We conducted our audits in accordance with standards of the Public Company
Accounting Oversight Board (United States). Those standards require that we plan
and perform the audit to obtain reasonable assurance about whether the financial
statements are free of material misstatement. The Plan is not required to have,
nor were we engaged to perform, an audit of its internal control over financial
reporting. Our audits included consideration of internal control over financial
reporting as a basis for designing audit procedures that are appropriate in the
circumstances, but not for the purpose of expressing an opinion on the
effectiveness of the Plan's internal control over financial reporting.
Accordingly, we express no such opinion. An audit also includes examining, on a
test basis, evidence supporting the amounts and disclosures in the financial
statements, assessing the accounting principles used and significant estimates
made by management, as well as evaluating the overall financial statement
presentation. We believe that our audits provide a reasonable basis for our
opinion.

In our opinion, such financial statements present fairly, in all material
respects, the net assets available for benefits of the Plan as of December 31,
2004 and 2003, and the changes in net assets available for benefits for the
years then ended in conformity with accounting principles generally accepted in
the United States of America.

Our audits were conducted for the purpose of forming an opinion on the basic
financial statements taken as a whole. The supplemental schedule of assets (held
at end of the year) as of December 31, 2004 is presented for the purpose of
additional analysis and is not a required part of the basic financial
statements, but is supplementary information required by the Department of
Labor's Rules and Regulations for Reporting and Disclosure under the Employee
Retirement Income Security Act of 1974. This schedule is the responsibility of
the Plan's management. Such schedule has been subjected to the auditing
procedures applied in our audit of the basic 2004 financial statements and, in
our opinion, is fairly stated in all material respects when considered in
relation to the basic financial statements taken as a whole.



DELOITTE & TOUCHE LLP

Chicago, Illinois
June 8, 2005

                                       11





                            Nicor Gas Thrift Plan
               Statements of Net Assets Available for Benefits

                                                      December 31
                                            ------------------------------
                                                 2004             2003
                                            -------------    -------------
Assets:
    Investment in Master Trust:
        Investment securities and other     $ 125,321,506    $ 117,777,550
        Participant loans                       3,849,349        3,677,791
                                            -------------    -------------
                                              129,170,855      121,455,341
                                            -------------    -------------
    Receivables:
        Participant contributions                       -          142,488
        Employer contributions                    134,366          150,402
                                            -------------    -------------
                                                  134,366          292,890
                                            -------------    -------------
Net assets available for benefits           $ 129,305,221    $ 121,748,231
                                            =============    =============


          Statements of Changes in Net Assets Available for Benefits

                                                Year ended December 31
                                            ------------------------------
                                                 2004             2003
                                            -------------    -------------
Net increase in Plan assets from investment
    activities of the Master Trust          $  10,724,279    $  14,018,264

Contributions:
     Participant                                3,783,692        3,784,676
     Employer                                   1,629,196        1,523,225
                                            -------------    -------------
                                                5,412,888        5,307,901

Distributions to participants                  (8,201,205)      (6,078,215)

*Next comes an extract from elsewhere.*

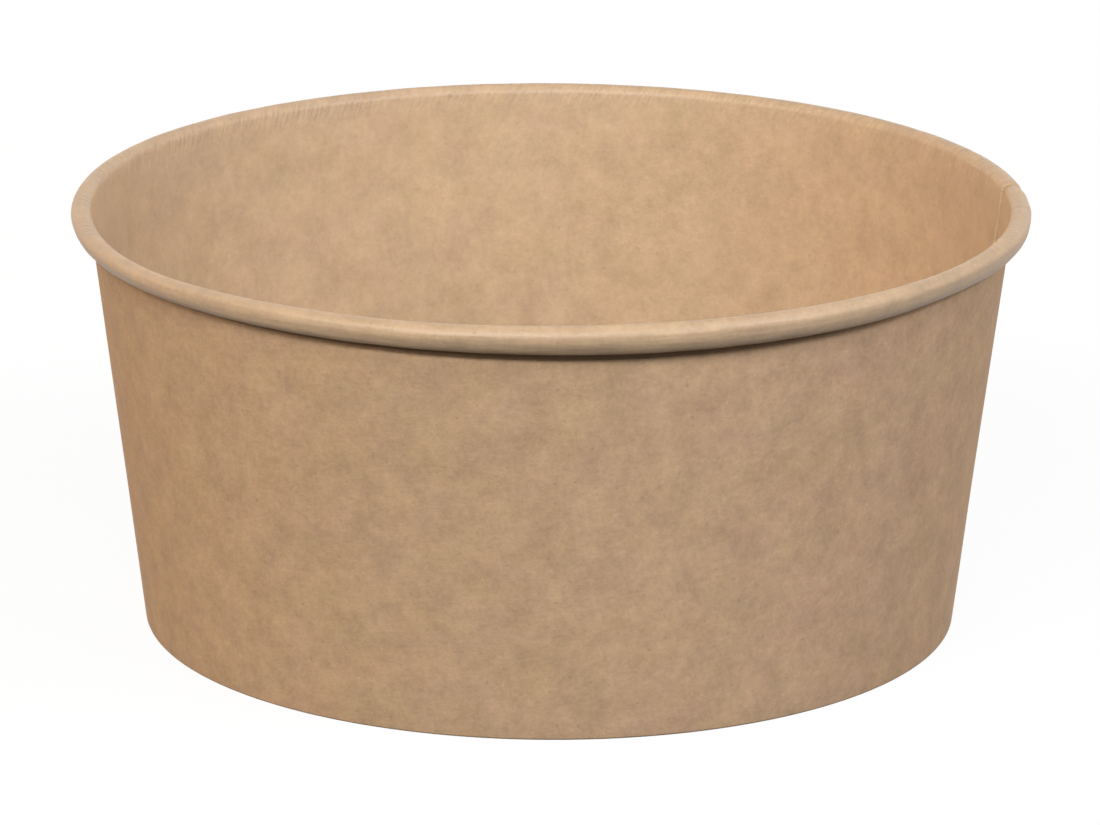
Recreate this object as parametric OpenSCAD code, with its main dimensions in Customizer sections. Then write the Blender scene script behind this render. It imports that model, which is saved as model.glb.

Transfers, net and other                         (378,972)        (262,269)
                                            -------------    -------------
Net increase                                    7,556,990       12,985,681

Net assets available for benefits at
   beginning of year                          121,748,231      108,762,550
                                            -------------    -------------
Net assets available for benefits at
   end of year                              $ 129,305,221    $ 121,748,231
                                            =============    =============


The accompanying notes are an integral part of these statements.


                                       12




                             Nicor Gas Thrift Plan
                       Notes to the Financial Statements
                 For the Years Ended December 31, 2004 and 2003

1.    DESCRIPTION OF THE PLAN

The following description of the Nicor Gas Thrift Plan (the Plan) provides only
general information. Participants should refer to the Plan agreement for more
detailed information.

The Plan. The Plan is a defined contribution plan that provides supplemental
retirement benefits to substantially all employees of Nicor Gas Company (the
Company) represented by a collective bargaining agreement. Plan investments are
commingled with those of the Nicor Companies Savings Investment Plan and held
for safekeeping and investment by the Nicor Gas Savings Investment and Thrift
Trust (the Master Trust). The Plan is subject to the provisions of the Employee
Retirement Income Security Act of 1974 (ERISA).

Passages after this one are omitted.